会社に在籍している方の場合、医療保険は、全国健康保険協会が運営する健康保険に加入されている方が非常に多いと思います。しかし、会社を退職すると、この健康保険も被保険者資格を喪失します。

会社を退職された方が、退職した日の翌日が属する月に新しい会社に再就職をした場合には、前の会社での健康保険の被保険者期間と、新しい会社での健康保険の被保険者期間は連続しますので、新たにご自分で医療保険の手続きを行う必要はありません。

しかし、退職した日の翌日が属する月に再就職しなかった場合で、何も医療保険の手続きをしない場合には、医療保険の未加入期間が発生します。ですから、会社を退職してすぐに再就職しない場合には、必ず何らかの医療保険の手続きをしなくてはなりません。

退職後の医療保険の3つの方法

会社を退職してすぐに再就職しない方の医療保険の手続きには、住所地の市町村役場が運営する国民健康保険に加入する方法と、配偶者等が加入する健康保険等の被扶養者になる方法、そして、退職した会社で加入していた健康保険の任意継続被保険者となる方法の3種類の方法があります。

国民健康保険に加入する方法は、最もポピュラーな方法です。また、配偶者や父母、子などが健康保険の被保険者であり、会社を退職した本人の年収が130万円未満(60歳以上又は障害者の方は180万円未満)で、その健康保険の被保険者に扶養されている関係がある方は、健康保険の被扶養者になる方法があります。

この健康保険の被扶養者になる方法は、保険料を支払わなくても健康保険の給付を受けることができますので、大変お得な制度ですが、家族に健康保険の被保険者がおり、しかも、その被保険者に扶養されているなどの要件を満たさないとこの制度は利用できないので、だれでも利用できる制度というわけではありません。

任意被保険者となる手続きについて

もう一つ、健康保険の任意継続被保険者になるという方法があります。この制度は、退職のために健康保険の被保険者でなくなった者が、退職の日から20日以内に申し出ることにより、退職の日の翌日から最長で2年間、退職時に加入していた健康保険に加入できるという制度です。
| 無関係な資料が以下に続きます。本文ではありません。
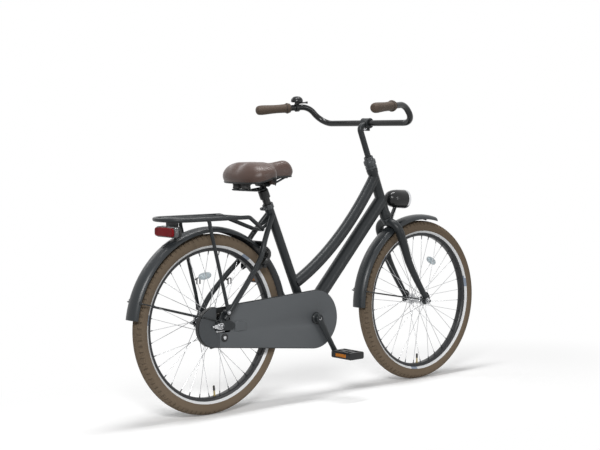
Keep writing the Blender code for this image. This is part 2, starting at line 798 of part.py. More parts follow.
def make_pedal(label, side, crank):
    inner = CRANK_ARM_INNER + CRANK_ARM_THICKNESS + PEDAL_CLEARANCE
    outer = inner + PEDAL_WIDTH
    place = pedal_place(side)
    frame = make_empty("pedal_axis_" + label, place, parent=crank)
    head = CRANK_ARM_INNER + CRANK_ARM_THICKNESS + GAP
    spindle = rod(place + LEFT * side * CRANK_ARM_INNER, place + LEFT * side * (outer - 0.006),
                  PEDAL_SPINDLE_RADIUS, 8)
    collar = rod(place + LEFT * side * head, place + LEFT * side * (inner - GAP), 0.0075, 6)
    settle("pedal_spindle_" + label, union(spindle, collar), "steel", crank)
    half = PEDAL_LENGTH / 2
    tall = PEDAL_HEIGHT / 2
    rail = 0.011
    body = plate([(-half + 0.004, -tall), (half - 0.004, -tall), (half, -tall * 0.5),
                  (half, tall * 0.5), (half - 0.004, tall), (-half + 0.004, tall),
                  (-half, tall * 0.5), (-half, -tall * 0.5)],
                 side * inner, side * outer)
    holes = []
    hub = 0.009
    for low, high in ((-half + rail, -hub), (hub, half - rail)):
        y = sorted((side * (inner + 0.008), side * (outer - 0.008)))
        middle = (y[0] + y[1]) / 2
        holes.append(block((low, y[0], -0.1), (high, middle - 0.004, 0.1)))
        holes.append(block((low, middle + 0.004, -0.1), (high, y[1], 0.1)))
    holes.append(rod((0, side * (inner - 0.01), 0), (0, side * (outer - 0.005), 0),
                     bore_for(PEDAL_SPINDLE_RADIUS, 8), 8))
    lamp_half = PEDAL_WIDTH * 0.36
    centre = side * (inner + outer) / 2
    deep = 0.003
    for end in (-1, 1):
        face = end * half
        low = (min(face, face - end * deep) - (0.01 if end < 0 else 0), centre - lamp_half, -0.0075)
        high = (max(face, face - end * deep) + (0.01 if end > 0 else 0), centre + lamp_half, 0.0075)
        holes.append(block(low, high))
        word = "front" if end > 0 else "rear"
        inset = face - end * (deep - GAP)
        lens = block((min(face, inset), centre - lamp_half + GAP, -0.0075 + GAP),
                     (max(face, inset), centre + lamp_half - GAP, 0.0075 - GAP))
        finish("pedal_reflector_" + word + "_" + label, lens, "amber", frame)
    finish("pedal_" + label, cut(body, *holes), "black_plastic", frame)


# Frame, in the bicycle's own axes
def seat_point(along, back=0.0, left=0.0):
    return BOTTOM_BRACKET + SEAT_UP * along + SEAT_BACK * back + LEFT * left


def top_tube_path():
    head = steering_point(0, 0, HEAD_TUBE_END - TOP_TUBE_DROP)
    seat = seat_point(TOP_TUBE_ON_SEAT_TUBE)
    steep = math.radians(TOP_TUBE_STEEP)
    flat = math.radians(TOP_TUBE_FLAT)
    near_head = head - Vector((math.cos(steep), 0, math.sin(steep))) * TOP_TUBE_BOW
    near_seat = seat + Vector((math.cos(flat), 0, math.sin(flat))) * TOP_TUBE_BOW * 0.8
    return bezier(head, near_head, near_seat, seat, 10)


def stay_path(side):
    # From the carrier eye up around the mudguard to the side of the seat tube.
    places = [
        (0.014, DROPOUT_INNER + 0.0105, 0.022),
        (0.0575, DROPOUT_INNER + 0.017, 0.080),
        (0.122, 0.066, 0.149),
        (0.185, 0.050, 0.216),
        (0.214, 0.040, 0.279),
    ]
    path = [REAR_AXLE + Vector((x, side * y, z)) for x, y, z in places]
    path.append(seat_point(SEAT_TUBE_LENGTH - 0.038, 0.004, side * 0.014))
    return smooth_path(path, 2)


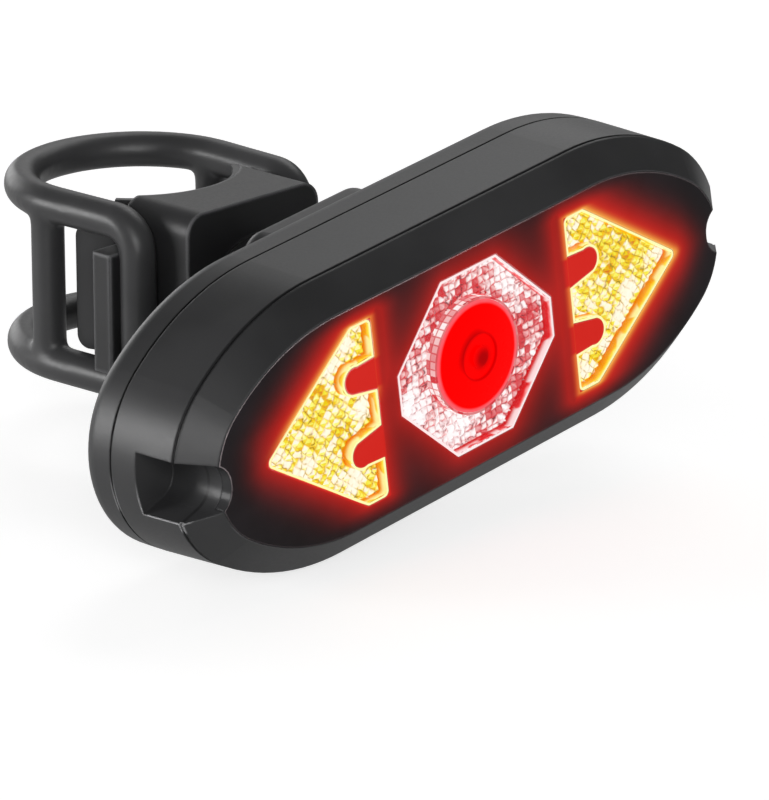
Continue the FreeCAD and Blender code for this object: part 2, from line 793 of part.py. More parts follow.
def saddle_pad():
    tabs = pad_sector(pad_tab_half_angle, pad_tab_half_height)
    edge_y = -post_radius * math.cos(math.radians(pad_tab_half_angle))
    corners = []
    for edge in tabs.Edges:
        bounds = edge.BoundBox
        level = bounds.ZLength < 1e-4 and abs(abs(bounds.ZMin) - pad_tab_half_height) < 1e-4
        if level and edge.Length < 1.5 * pad_thickness and bounds.YMax > edge_y - pad_tab_corner:
            corners.append(edge)
    tabs = tabs.makeFillet(pad_tab_corner, corners)
    return pad_sector(pad_half_angle, pad_half_height).fuse(tabs)


def strap_tangent(radius):
    # where the straight stretch from the strap's end meets the round stretch behind the post
    distance = math.hypot(strap_end_x, strap_end_y)
    length = math.sqrt(distance ** 2 - radius ** 2)
    base = math.atan2(strap_end_y, strap_end_x)
    angle = base + math.atan2(length, radius)
    return radius * math.cos(angle), radius * math.sin(angle)


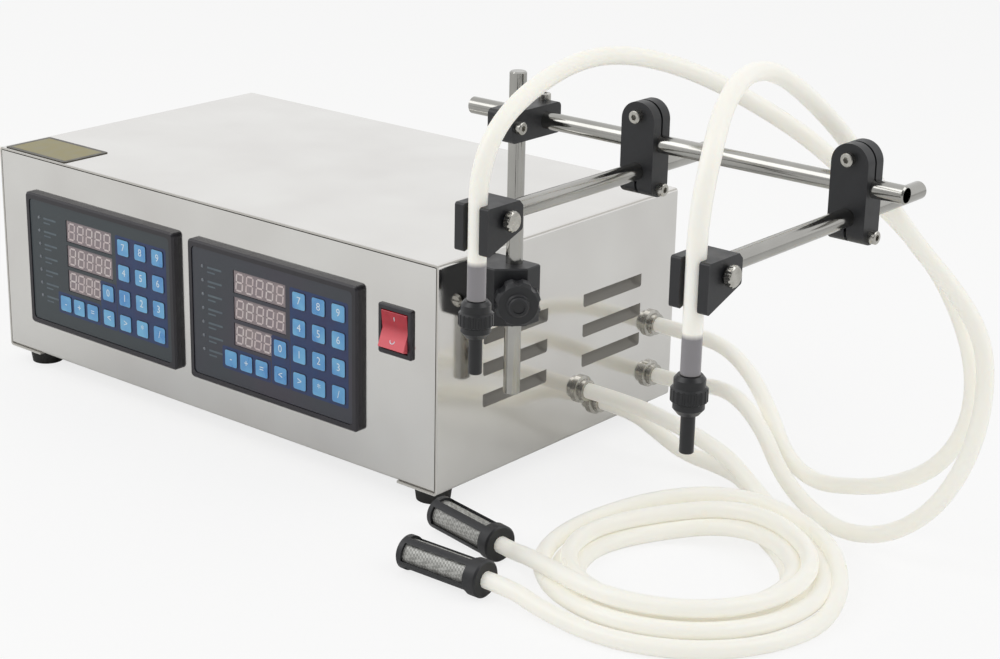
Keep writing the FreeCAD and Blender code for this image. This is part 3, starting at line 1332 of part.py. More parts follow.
def make_strainers():
    """Two foot strainers on the floor, each a ribbed cage round a mesh sleeve."""
    meshes = []
    for side, lay in STRAINERS.items():
        neck = S.strainer_length - S.strainer_band
        rise = (S.strainer_collar - S.strainer_radius).value / neck.value
        level = S.strainer_radius.value + 0.1
        heading = math.radians(lay["heading"])
        way = V(math.cos(heading), math.sin(heading), rise).normalize()
        turn = FreeCAD.Rotation(V(0, 0, 1), way) * FreeCAD.Rotation(V(0, 0, 1), -22)
        tail = V(*lay["tail"], level)
        cage = place(make_cage(f"{side}_strainer_cage"), tail.x, tail.y, tail.z, turn)
        node(cage, f"{side}_strainer_cage")
        mesh = new_body(f"{side}_strainer_mesh")
        outer = S.strainer_radius - S.strainer_wall - S.mesh_gap
        low, high = S.strainer_wall + 1.2, neck - 0.2
        lathe(mesh, "mesh", [(outer - S.mesh_thickness, low), (outer, low), (outer, high),
                             (outer - S.mesh_thickness, high)])
        meshes.append(place(mesh, tail.x, tail.y, tail.z, turn))
        start = tail + way * (S.strainer_length.value + 0.05)
        lead = start + way * lay["lead"]
        make_hose(f"{side}_strainer_hose", [start, lead, *lay["route"]], sockets=("start",))
    bundle("strainer_meshes", meshes)


def make_cage(name):
    body = new_body(name)
    radius, wall, long, collar = S.strainer_radius, S.strainer_wall, S.strainer_length, S.strainer_collar
    neck = long - S.strainer_band
    lathe(body, "tube", [
        (0, 0), (radius - 0.6, 0), (radius, 0.6), (radius, neck), (collar, neck), (collar, long - 1),
        (collar - 1, long), (S.hose_bore - 0.6, long), (S.hose_bore - 0.1, long + 3),
        (S.hose_bore - 0.6, long + 12), (S.fitting_bore, long + 12), (S.fitting_bore, neck),
        (radius - wall, neck),
        (radius - wall, wall + 1), (0, wall + 1)])
    windows = sketch_in(body, "windows_sketch", "YZ")
    half = S.strainer_window / 2
    draw(windows, span(-half, half, wall + 2.5, neck - 2))
    cut = pocket(body, "windows", windows, radius + 1, reverse=True)
    ring_of(body, "window_rows", [cut], 4)
    return body


def make_inner_hoses():
    """Hoses inside the case, from the pump ports to the bulkhead fittings."""
    start = (S.pump_face_x + S.gear_width + S.pump_wall + S.hose_gap).value
    end = (HALF_WIDTH - S.sheet_metal - S.fitting_nut - 3).value
    low, high = (S.pump_y - S.port_spacing / 2).value, (S.pump_y + S.port_spacing / 2).value
    upper, lower = S.upper_pump_z.value, S.lower_pump_z.value
    ports = [(high, upper), (high, lower), (low, upper), (low, lower)]
    pieces = []
    for number, ((y, z), (far_y, far_z)) in enumerate(zip(ports, fitting_spots()), 1):
        item = doc.addObject("Part::Feature", f"inner_hose_{number}")
        far = (far_y.value, far_z.value)
        points = [(start, y, z), (start + 40, y, z), (end - 40, *far), (end, *far)]
        item.Shape = hose_shape(f"inner_hose_{number}", points, ("start", "end"))
        pieces.append(place(item, 0, 0, 0))
    bundle("inner_hoses", pieces)


def make_fittings():
    spots = [(HALF_WIDTH, y, z, ALONG_X) for y, z in fitting_spots()]
    group("hose_fittings", make_fitting, spots)
    group("fitting_nuts", make_fitting_nut, spots)


def make_stand():
    make_clamp_block()
    make_block_screws()
    make_star_knob()
    make_rods()
    make_cross_clamp()
    for side, x in NOZZLE_XS.items():
        make_arm_clamp(side, x)
        make_holder(side, x)
        make_thumb_screw(side, x)
        make_nozzle(side, x)
    make_clamp_screws()


def check_model():
    """Stop on a failed feature, a cut that removes nothing or an invalid part."""
    for item in doc.Objects:
        assert not {"Invalid", "Error"} & set(item.State), (item.Label, item.State)
        if item.TypeId in ("PartDesign::Pocket", "PartDesign::Groove"):
            removed = item.BaseFeature.Shape.Volume - item.Shape.Volume
            assert removed > 0.01, (item.Name, "removes nothing")
    for item in NODES:
        assert not item.Shape.isNull() and item.Shape.isValid(), item.Label


def write_parts():
    os.makedirs("parts", exist_ok=True)
    for item in NODES:
        item.Shape.exportStep(f"parts/{item.Label}.step")
    print(len(NODES), "parts")


def main():
    make_cover()
    make_chassis()
    make_case_fittings()
    displays = make_controller("left", S.controller_left_x)
    displays += make_controller("right", S.controller_right_x)
    bundle("controller_displays", displays)
    make_switch()
    make_rear_fittings()
    make_power_supply()
    make_drive()
    make_inner_hoses()
    make_fittings()
    make_stand()
    make_delivery_hoses()
    make_suction_hoses()
    make_strainers()
    doc.recompute()
    check_model()
    write_parts()


main()
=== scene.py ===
import functools
import logging
import math
from dataclasses import dataclass, replace
from enum import Enum

import bmesh
import bpy
from mathutils import Matrix, Vector


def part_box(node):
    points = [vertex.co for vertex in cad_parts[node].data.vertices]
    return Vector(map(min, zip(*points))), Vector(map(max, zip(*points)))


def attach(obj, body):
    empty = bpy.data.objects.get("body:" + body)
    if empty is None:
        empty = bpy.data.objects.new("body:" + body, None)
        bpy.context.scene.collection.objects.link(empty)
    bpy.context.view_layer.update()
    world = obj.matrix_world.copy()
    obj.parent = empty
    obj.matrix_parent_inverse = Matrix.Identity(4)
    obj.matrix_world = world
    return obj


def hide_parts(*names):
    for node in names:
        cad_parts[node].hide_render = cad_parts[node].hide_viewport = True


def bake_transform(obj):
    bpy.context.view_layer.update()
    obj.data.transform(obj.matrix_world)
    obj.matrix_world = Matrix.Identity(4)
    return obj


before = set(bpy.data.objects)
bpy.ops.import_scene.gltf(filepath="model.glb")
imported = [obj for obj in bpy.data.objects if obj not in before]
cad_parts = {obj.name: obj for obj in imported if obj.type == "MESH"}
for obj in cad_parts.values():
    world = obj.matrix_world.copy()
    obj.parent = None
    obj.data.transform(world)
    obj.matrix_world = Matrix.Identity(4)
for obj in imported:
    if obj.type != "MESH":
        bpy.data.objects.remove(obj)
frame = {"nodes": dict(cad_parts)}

# Looks of a two-head liquid filling machine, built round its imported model. Row frame: X to the
# machine's right, Y to the back, Z up. Lengths in fields are millimetres unless their name says _m.

LOG = logging.getLogger("filling_machine")
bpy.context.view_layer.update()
# outside radius of the hoses, as in the source
HOSE_RADIUS = 5.0
WHITE = (1.0, 1.0, 1.0, 1.0)

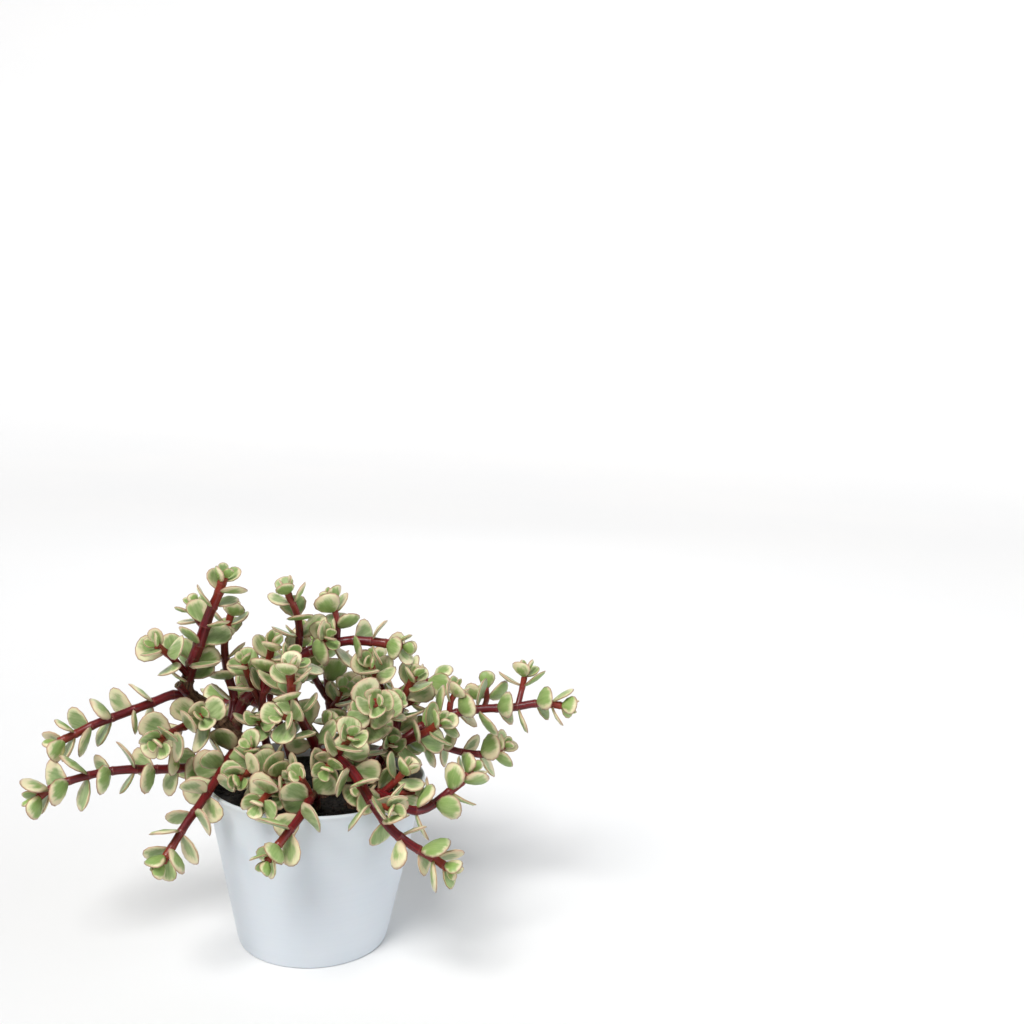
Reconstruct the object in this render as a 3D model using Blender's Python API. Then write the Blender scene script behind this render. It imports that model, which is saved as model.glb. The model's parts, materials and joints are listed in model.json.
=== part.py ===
"""A variegated elephant bush in a plain white pot, at its real size.

The origin is the middle of the pot's flat base, +Z is up and the plant's front is towards -Y.
Each stem that is rooted in the soil is one object with its side shoots and its leaves.
"""

import math
import random
from collections import namedtuple

import bmesh
import bpy
import numpy as np
from mathutils import Matrix, Vector
from mathutils.bvhtree import BVHTree

MM = 0.001

# The pot
RIM_RADIUS = 60 * MM
BASE_RADIUS = 41 * MM
POT_HEIGHT = 92 * MM
WALL = 2.4 * MM
FLOOR = 3 * MM
BASE_EDGE = 1.2 * MM
POT_SIDES = 40

# The soil, and the holes that the stems stand in
SEAT_GAP = 0.3 * MM
SOIL_LEVEL = 83 * MM
SOIL_RELIEF = 1.3 * MM
SOIL_SIDES = 20
SOIL_RINGS = 4
SOIL_DRAFT = 0.1 * MM
STILL_EDGE = 0.95
ROOT_DEPTH = 11 * MM
ROOT_COLLAR = 1.6 * SOIL_RELIEF
HOLE_SIDES = 8

# The stems
TRUNK_SIDES = 8
STEM_SIDES = 6
TWIG_SIDES = 5
TRUNK_FROM_RADIUS = 4 * MM
STEM_FROM_RADIUS = 2.6 * MM
RING_STEP = 12 * MM
CURVE_STEP = 1.5 * MM
TIP_TAPER = 1.2 * MM

# The leaves, which grow in pairs, each pair a quarter turn from the last
LEAF_GAPS = [1.2 * MM, 3 * MM, 5.5 * MM, 8.5 * MM, 10.5 * MM, 11.5 * MM]
LEAF_LENGTHS = [8 * MM, 12 * MM, 15 * MM, 16.5 * MM, 16.5 * MM, 16.5 * MM]
LEAF_TILTS = [22, 36, 48, 56, 60, 62]
GAP_CHANGE = (0.9, 1.12)
LENGTH_CHANGE = (0.86, 1.14)
TURN_CHANGE = 14
TILT_CHANGE = 9
ROLL_CHANGE = 16
LEAF_WIDTH = 0.92
LEAF_THICKNESS = 2.1 * MM
LEAF_CUP = 0.07
LEAF_ROOT = 0.3
LEAF_SPARE = 0.28 * MM
POT_SPARE = 1.5 * MM
SEED = 7

# A sprig is a short side shoot in the angle of a leaf
SPRIG_LENGTH = 15 * MM
SPRIG_RADIUS = 1.8 * MM
SPRIG_TRIES = 8
SPRIG_BARE = 5
SPRIG_TAPER = 0.85
SPRIG_FIRST = 0.35
SPRIG_ENDS = 0.6
SPRIG_BEND = (0.5, 0.2)
SPRIG_END = (0.85, 0.55)
STEM_SHARE = 0.8
RIM_ROOM = 2

# stem: the object; route: points in millimetres, which start just over the soil on a stem's first shoot;
# base, tip: radii in millimetres; bare: the leafless length at the foot in millimetres;
# turn: the tip pair's turn in degrees; sprigs: the number of short side shoots
Shoot = namedtuple("Shoot", "stem route base tip bare turn sprigs")

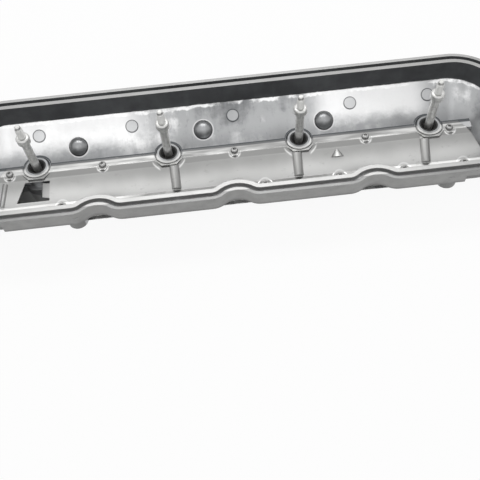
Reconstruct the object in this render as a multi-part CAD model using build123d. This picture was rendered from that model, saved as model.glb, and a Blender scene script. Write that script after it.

なお、この制度を利用するためには、退職の日の前日までに継続して2ヶ月以上健康保険の被保険者である必要があります。ですから、会社に就職して健康保険に加入したものの、1ヶ月も勤めないうちに退職したような場合には、退職時にこの任意継続被保険者の制度を利用することはできません。

任意継続被保険者になった場合の保険料について

この任意継続被保険者となった場合の保険料は、退職時の標準報酬月額と28万円を比較して低い方に、健康保険料率(東京都、平成26年9月以降適用分、40歳未満対象で9.97%です。)を乗じた金額になります。

なお、会社在籍時は健康保険料の半分を会社が負担します。しかし、任意継続被保険者の場合には、保険料の全額を本人が負担しますから、同じ標準報酬月額でも任意継続被保険者の保険料支払額が多くなります。

国民健康保険と任意継続被保険者との比較の方法について

また、国民健康保険に加入するか、この健康保険の任意継続被保険者となるかを迷った場合には、最初に住所地の市町村役場へ行って国民健康保険料の試算をしてもらいます。次に、協会けんぽの窓口などで、任意継続被保険者になった場合の保険料の試算をしてもらい、両者を比較して安い方に加入するという方法があります。

ただし、任意継続被保険者になる場合の申し込みは、退職の翌日から起算して20日以内ですから、この期間内に手続きを済ます必要があります。一般的には、退職時の標準報酬月額が28万円を大きく上回るような場合には、任意継続被保険者の手続きを利用した方が有利になるといわれています。